■ Provided data ■
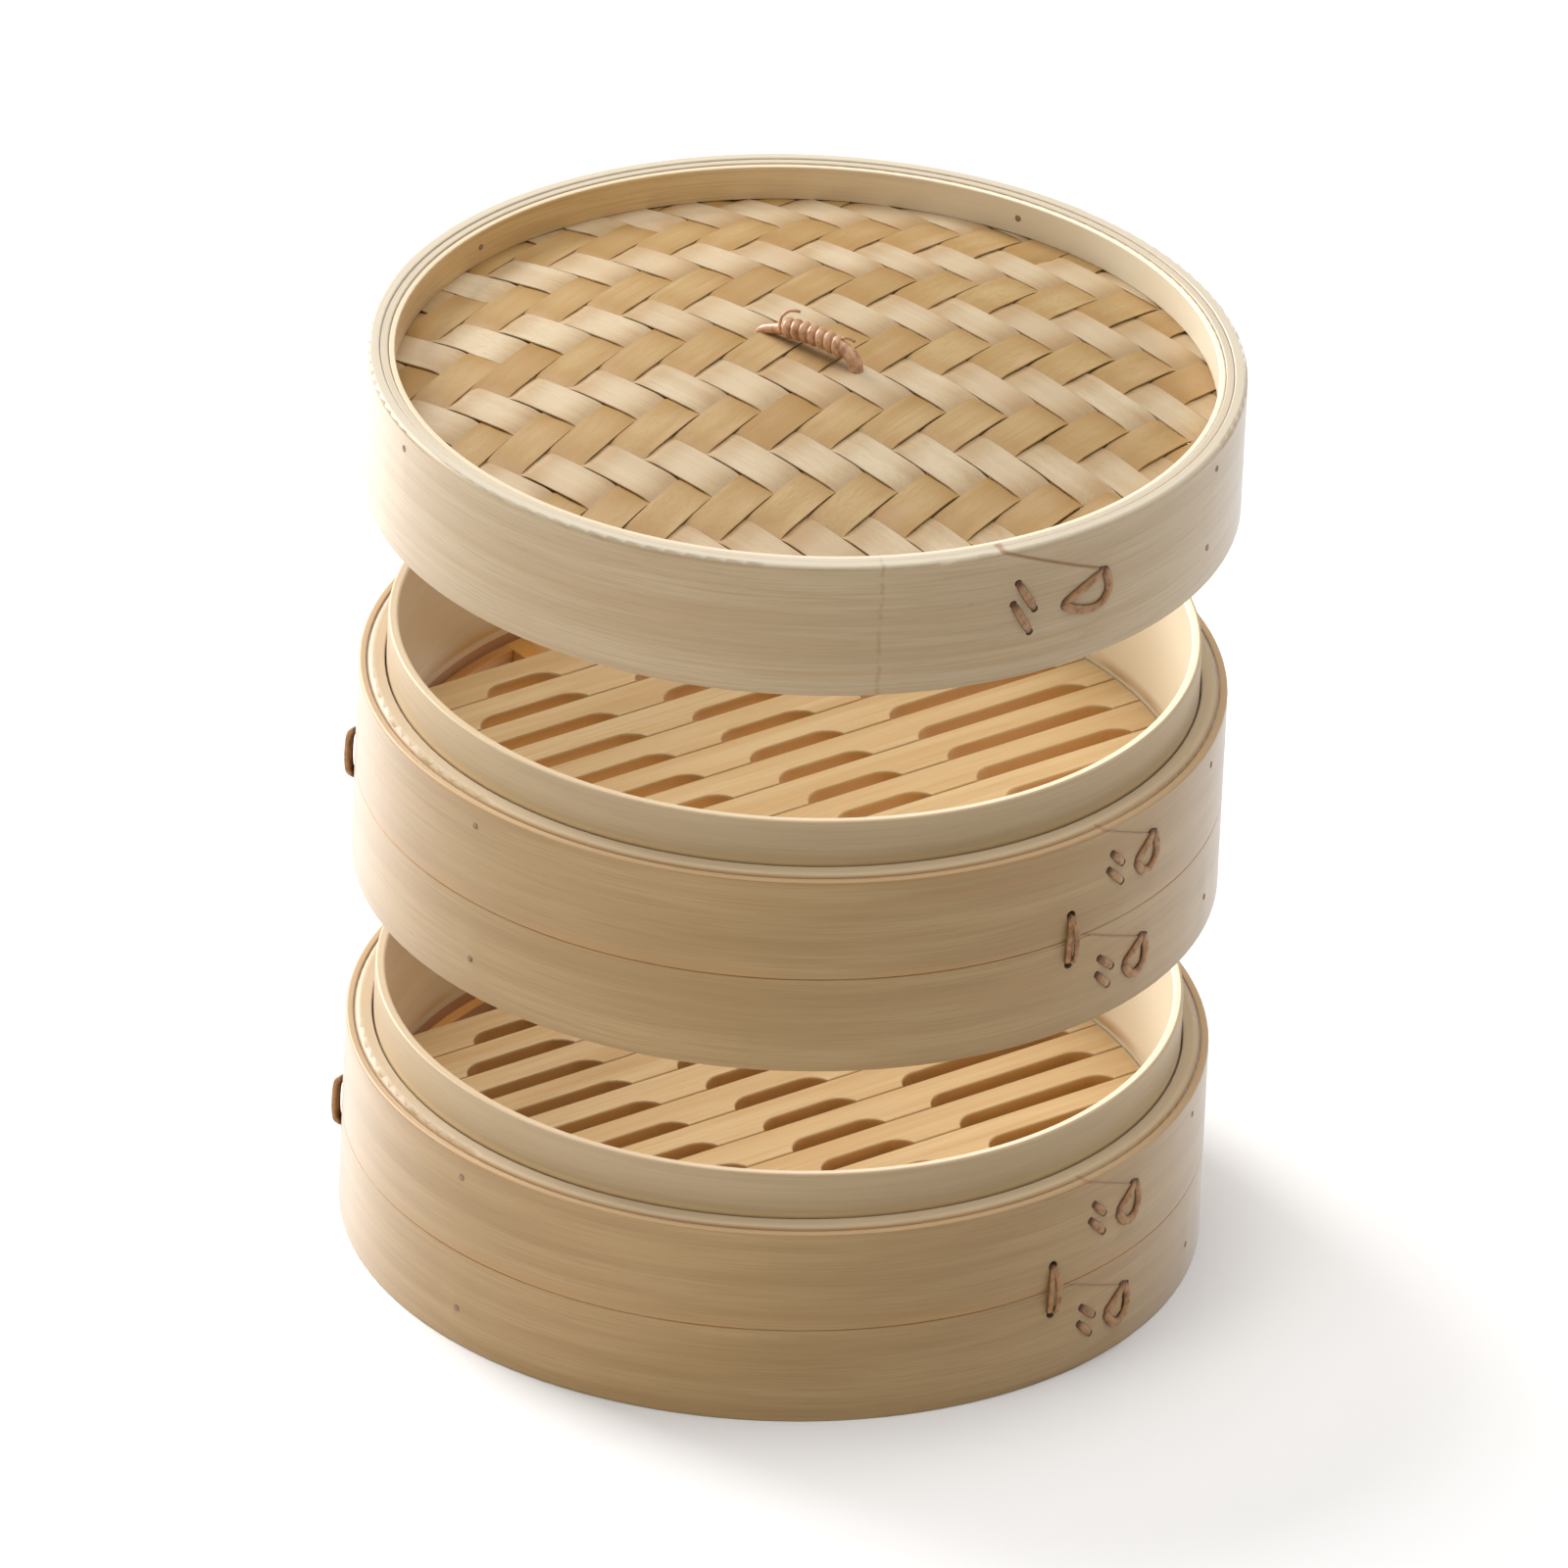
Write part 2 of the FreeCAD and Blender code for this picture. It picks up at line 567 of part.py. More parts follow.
os.makedirs("parts", exist_ok=True)
write(tier("lower"), 0)
write(tier("upper"), UPPER_TIER_Z)
write(lid(), LID_Z)
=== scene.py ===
"""Bamboo steamer basket: bamboo and cane finishes, the woven lid panel, its handle and the lacing.

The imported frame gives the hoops, slats, battens and pegs, which keep their shapes and get their finishes
here. The pieces that bend over and under each other are modelled here instead: the strips of the panel,
the wound handle and the cane that laces the bands. The file is laid out as an add-on, with one operator
for each group of pieces and one for the stage, and a panel in the sidebar that lists them. Lengths are in
metres, bearings are turned from X and azimuths from the front, about Z.
"""
import json
import math
import random
from collections import namedtuple

import bpy
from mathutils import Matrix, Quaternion, Vector

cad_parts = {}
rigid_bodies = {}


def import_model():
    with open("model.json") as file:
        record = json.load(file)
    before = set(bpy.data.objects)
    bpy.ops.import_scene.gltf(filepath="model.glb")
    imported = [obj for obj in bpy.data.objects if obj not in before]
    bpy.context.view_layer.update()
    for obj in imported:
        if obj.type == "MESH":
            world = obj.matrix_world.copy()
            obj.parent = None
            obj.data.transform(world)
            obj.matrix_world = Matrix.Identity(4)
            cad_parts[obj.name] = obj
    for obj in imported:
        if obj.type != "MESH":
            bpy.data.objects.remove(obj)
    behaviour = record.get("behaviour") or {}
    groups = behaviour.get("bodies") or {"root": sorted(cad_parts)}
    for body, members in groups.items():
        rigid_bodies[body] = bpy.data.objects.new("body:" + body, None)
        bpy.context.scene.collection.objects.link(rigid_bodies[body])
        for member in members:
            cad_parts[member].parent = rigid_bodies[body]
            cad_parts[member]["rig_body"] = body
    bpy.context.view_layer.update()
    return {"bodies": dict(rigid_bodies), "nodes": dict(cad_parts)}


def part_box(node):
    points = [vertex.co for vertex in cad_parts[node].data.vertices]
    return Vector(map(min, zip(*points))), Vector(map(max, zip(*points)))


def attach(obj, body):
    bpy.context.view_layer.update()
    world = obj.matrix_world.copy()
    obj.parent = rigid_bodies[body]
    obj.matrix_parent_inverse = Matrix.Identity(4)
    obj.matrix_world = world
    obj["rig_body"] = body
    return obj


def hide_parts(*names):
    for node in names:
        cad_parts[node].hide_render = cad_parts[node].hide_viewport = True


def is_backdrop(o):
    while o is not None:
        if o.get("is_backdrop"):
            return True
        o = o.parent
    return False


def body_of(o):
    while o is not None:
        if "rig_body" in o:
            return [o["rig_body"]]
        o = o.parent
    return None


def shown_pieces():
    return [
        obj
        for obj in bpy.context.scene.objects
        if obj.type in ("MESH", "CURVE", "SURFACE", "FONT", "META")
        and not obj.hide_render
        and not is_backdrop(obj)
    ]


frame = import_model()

bl_info = {
    "name": "Bamboo steamer",
    "version": (1, 0, 0),
    "blender": (4, 5, 0),
    "location": "3D View > Sidebar > Steamer",
    "description": "Finishes and woven pieces of a two-tier bamboo steamer basket",
    "category": "Object",
}

MM = 0.001
NODES = frame["nodes"]

ROOT = "lower_basket"
TIERS = {"lower": "lower_basket", "upper": "upper_basket"}
TIER_FOOT = {tier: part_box(f"{tier}_middle_hoop")[0].z for tier in TIERS}
TIER_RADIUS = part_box("lower_bottom_band")[1].y
LIP_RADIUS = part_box("lower_inner_hoop")[1].y
MIDDLE_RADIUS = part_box("lower_middle_hoop")[1].y
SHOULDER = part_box("lower_middle_hoop")[1].z - TIER_FOOT["lower"]
TOP_BAND_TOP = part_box("lower_top_band")[1].z - TIER_FOOT["lower"]
BOTTOM_BAND_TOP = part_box("lower_bottom_band")[1].z - TIER_FOOT["lower"]
FLOOR_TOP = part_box("lower_slat_01")[1].z - TIER_FOOT["lower"]
LID_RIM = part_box("lid_outer_hoop")[1].z
LID_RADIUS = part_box("lid_outer_hoop")[1].y
LINING_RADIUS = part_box("lid_lower_lining")[1].y
PANEL_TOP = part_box("lid_light_strips")[1].z
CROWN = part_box("lid_golden_strips")[1].z
SLAT_BEARING = math.radians(37.0)

# Lapped ends as two places, each an azimuth in degrees and a drop from the band's top, and a joint's azimuth
TOP_LAP = ((46.2, 0.0), (57.0, 10.5 * MM))
BOTTOM_LAP = ((43.5, 0.0), (55.0, 10.5 * MM))
LID_LAP = ((27.2, 0.0), (44.0, 15.5 * MM))
JOINT_SCAR = 11.0

# How far behind a face, past the lip and under the floor a wall takes the colour of that place, which under
# the floor is painted shade
FACE_DEPTH = 0.8 * MM
LIP_REACH = 0.5 * MM
RECESS = 1.5 * MM

# Noise of the grain: size along and across the fibres, seed, detail, and where its spots start and are full
Pattern = namedtuple("Pattern", "along across seed detail low high")
BANDS = Pattern(110 * MM, 6 * MM, 3.1, 2.0, 0.34, 0.68)
FIBRES = Pattern(30 * MM, 0.42 * MM, 11.7, 2.0, 0.42, 0.68)
DASHES = Pattern(6 * MM, 0.30 * MM, 23.9, 1.0, 0.60, 0.76)
STREAKS = Pattern(150 * MM, 2.0 * MM, 41.3, 2.0, 0.57, 0.72)
SEAM_PATCHES = Pattern(45 * MM, 9 * MM, 61.0, 2.0, 0.28, 0.55)
SCAR_WAVER = Pattern(8 * MM, 3 * MM, 77.0, 2.0, 0.0, 1.0)
SCAR_BLOTCHES = Pattern(3 * MM, 3 * MM, 83.0, 2.0, 0.42, 0.6)
BRUISES = Pattern(9 * MM, 5 * MM, 97.0, 2.0, 0.70, 0.80)
ROSY_PATCHES = Pattern(40 * MM, 9 * MM, 131.0, 2.0, 0.52, 0.72)
SCAR_SWAY = 0.02
FIBRE_DEPTH = 0.08 * MM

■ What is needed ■
Each line of the material must be restated exactly.

■ Completed task ■
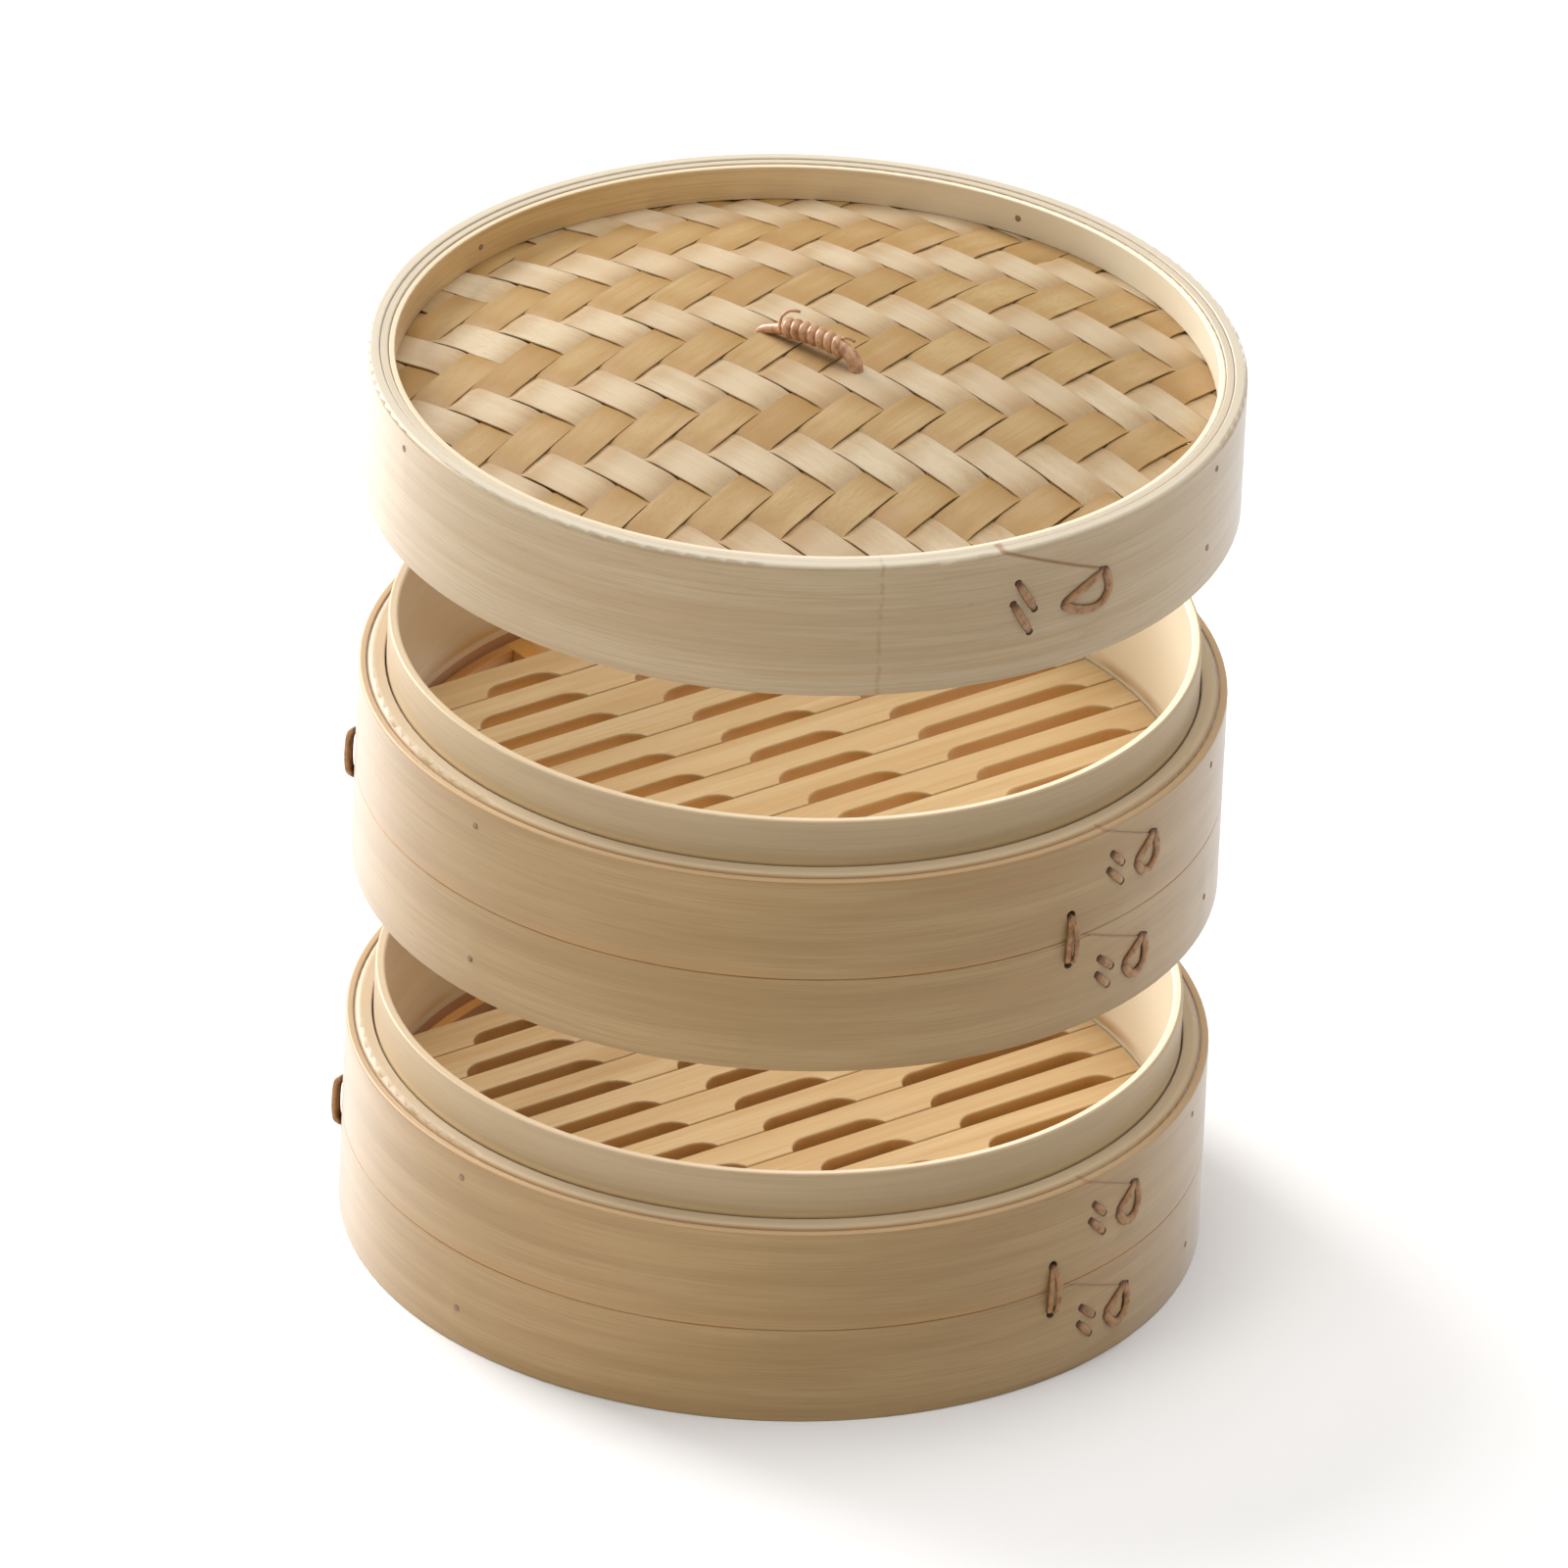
Write part 2 of the FreeCAD and Blender code for this picture. It picks up at line 567 of part.py. More parts follow.
os.makedirs("parts", exist_ok=True)
write(tier("lower"), 0)
write(tier("upper"), UPPER_TIER_Z)
write(lid(), LID_Z)
=== scene.py ===
"""Bamboo steamer basket: bamboo and cane finishes, the woven lid panel, its handle and the lacing.

The imported frame gives the hoops, slats, battens and pegs, which keep their shapes and get their finishes
here. The pieces that bend over and under each other are modelled here instead: the strips of the panel,
the wound handle and the cane that laces the bands. The file is laid out as an add-on, with one operator
for each group of pieces and one for the stage, and a panel in the sidebar that lists them. Lengths are in
metres, bearings are turned from X and azimuths from the front, about Z.
"""
import json
import math
import random
from collections import namedtuple

import bpy
from mathutils import Matrix, Quaternion, Vector

cad_parts = {}
rigid_bodies = {}


def import_model():
    with open("model.json") as file:
        record = json.load(file)
    before = set(bpy.data.objects)
    bpy.ops.import_scene.gltf(filepath="model.glb")
    imported = [obj for obj in bpy.data.objects if obj not in before]
    bpy.context.view_layer.update()
    for obj in imported:
        if obj.type == "MESH":
            world = obj.matrix_world.copy()
            obj.parent = None
            obj.data.transform(world)
            obj.matrix_world = Matrix.Identity(4)
            cad_parts[obj.name] = obj
    for obj in imported:
        if obj.type != "MESH":
            bpy.data.objects.remove(obj)
    behaviour = record.get("behaviour") or {}
    groups = behaviour.get("bodies") or {"root": sorted(cad_parts)}
    for body, members in groups.items():
        rigid_bodies[body] = bpy.data.objects.new("body:" + body, None)
        bpy.context.scene.collection.objects.link(rigid_bodies[body])
        for member in members:
            cad_parts[member].parent = rigid_bodies[body]
            cad_parts[member]["rig_body"] = body
    bpy.context.view_layer.update()
    return {"bodies": dict(rigid_bodies), "nodes": dict(cad_parts)}


def part_box(node):
    points = [vertex.co for vertex in cad_parts[node].data.vertices]
    return Vector(map(min, zip(*points))), Vector(map(max, zip(*points)))


def attach(obj, body):
    bpy.context.view_layer.update()
    world = obj.matrix_world.copy()
    obj.parent = rigid_bodies[body]
    obj.matrix_parent_inverse = Matrix.Identity(4)
    obj.matrix_world = world
    obj["rig_body"] = body
    return obj


def hide_parts(*names):
    for node in names:
        cad_parts[node].hide_render = cad_parts[node].hide_viewport = True


def is_backdrop(o):
    while o is not None:
        if o.get("is_backdrop"):
            return True
        o = o.parent
    return False


def body_of(o):
    while o is not None:
        if "rig_body" in o:
            return [o["rig_body"]]
        o = o.parent
    return None


def shown_pieces():
    return [
        obj
        for obj in bpy.context.scene.objects
        if obj.type in ("MESH", "CURVE", "SURFACE", "FONT", "META")
        and not obj.hide_render
        and not is_backdrop(obj)
    ]


frame = import_model()

bl_info = {
    "name": "Bamboo steamer",
    "version": (1, 0, 0),
    "blender": (4, 5, 0),
    "location": "3D View > Sidebar > Steamer",
    "description": "Finishes and woven pieces of a two-tier bamboo steamer basket",
    "category": "Object",
}

MM = 0.001
NODES = frame["nodes"]

ROOT = "lower_basket"
TIERS = {"lower": "lower_basket", "upper": "upper_basket"}
TIER_FOOT = {tier: part_box(f"{tier}_middle_hoop")[0].z for tier in TIERS}
TIER_RADIUS = part_box("lower_bottom_band")[1].y
LIP_RADIUS = part_box("lower_inner_hoop")[1].y
MIDDLE_RADIUS = part_box("lower_middle_hoop")[1].y
SHOULDER = part_box("lower_middle_hoop")[1].z - TIER_FOOT["lower"]
TOP_BAND_TOP = part_box("lower_top_band")[1].z - TIER_FOOT["lower"]
BOTTOM_BAND_TOP = part_box("lower_bottom_band")[1].z - TIER_FOOT["lower"]
FLOOR_TOP = part_box("lower_slat_01")[1].z - TIER_FOOT["lower"]
LID_RIM = part_box("lid_outer_hoop")[1].z
LID_RADIUS = part_box("lid_outer_hoop")[1].y
LINING_RADIUS = part_box("lid_lower_lining")[1].y
PANEL_TOP = part_box("lid_light_strips")[1].z
CROWN = part_box("lid_golden_strips")[1].z
SLAT_BEARING = math.radians(37.0)

# Lapped ends as two places, each an azimuth in degrees and a drop from the band's top, and a joint's azimuth
TOP_LAP = ((46.2, 0.0), (57.0, 10.5 * MM))
BOTTOM_LAP = ((43.5, 0.0), (55.0, 10.5 * MM))
LID_LAP = ((27.2, 0.0), (44.0, 15.5 * MM))
JOINT_SCAR = 11.0

# How far behind a face, past the lip and under the floor a wall takes the colour of that place, which under
# the floor is painted shade
FACE_DEPTH = 0.8 * MM
LIP_REACH = 0.5 * MM
RECESS = 1.5 * MM

# Noise of the grain: size along and across the fibres, seed, detail, and where its spots start and are full
Pattern = namedtuple("Pattern", "along across seed detail low high")
BANDS = Pattern(110 * MM, 6 * MM, 3.1, 2.0, 0.34, 0.68)
FIBRES = Pattern(30 * MM, 0.42 * MM, 11.7, 2.0, 0.42, 0.68)
DASHES = Pattern(6 * MM, 0.30 * MM, 23.9, 1.0, 0.60, 0.76)
STREAKS = Pattern(150 * MM, 2.0 * MM, 41.3, 2.0, 0.57, 0.72)
SEAM_PATCHES = Pattern(45 * MM, 9 * MM, 61.0, 2.0, 0.28, 0.55)
SCAR_WAVER = Pattern(8 * MM, 3 * MM, 77.0, 2.0, 0.0, 1.0)
SCAR_BLOTCHES = Pattern(3 * MM, 3 * MM, 83.0, 2.0, 0.42, 0.6)
BRUISES = Pattern(9 * MM, 5 * MM, 97.0, 2.0, 0.70, 0.80)
ROSY_PATCHES = Pattern(40 * MM, 9 * MM, 131.0, 2.0, 0.52, 0.72)
SCAR_SWAY = 0.02
FIBRE_DEPTH = 0.08 * MM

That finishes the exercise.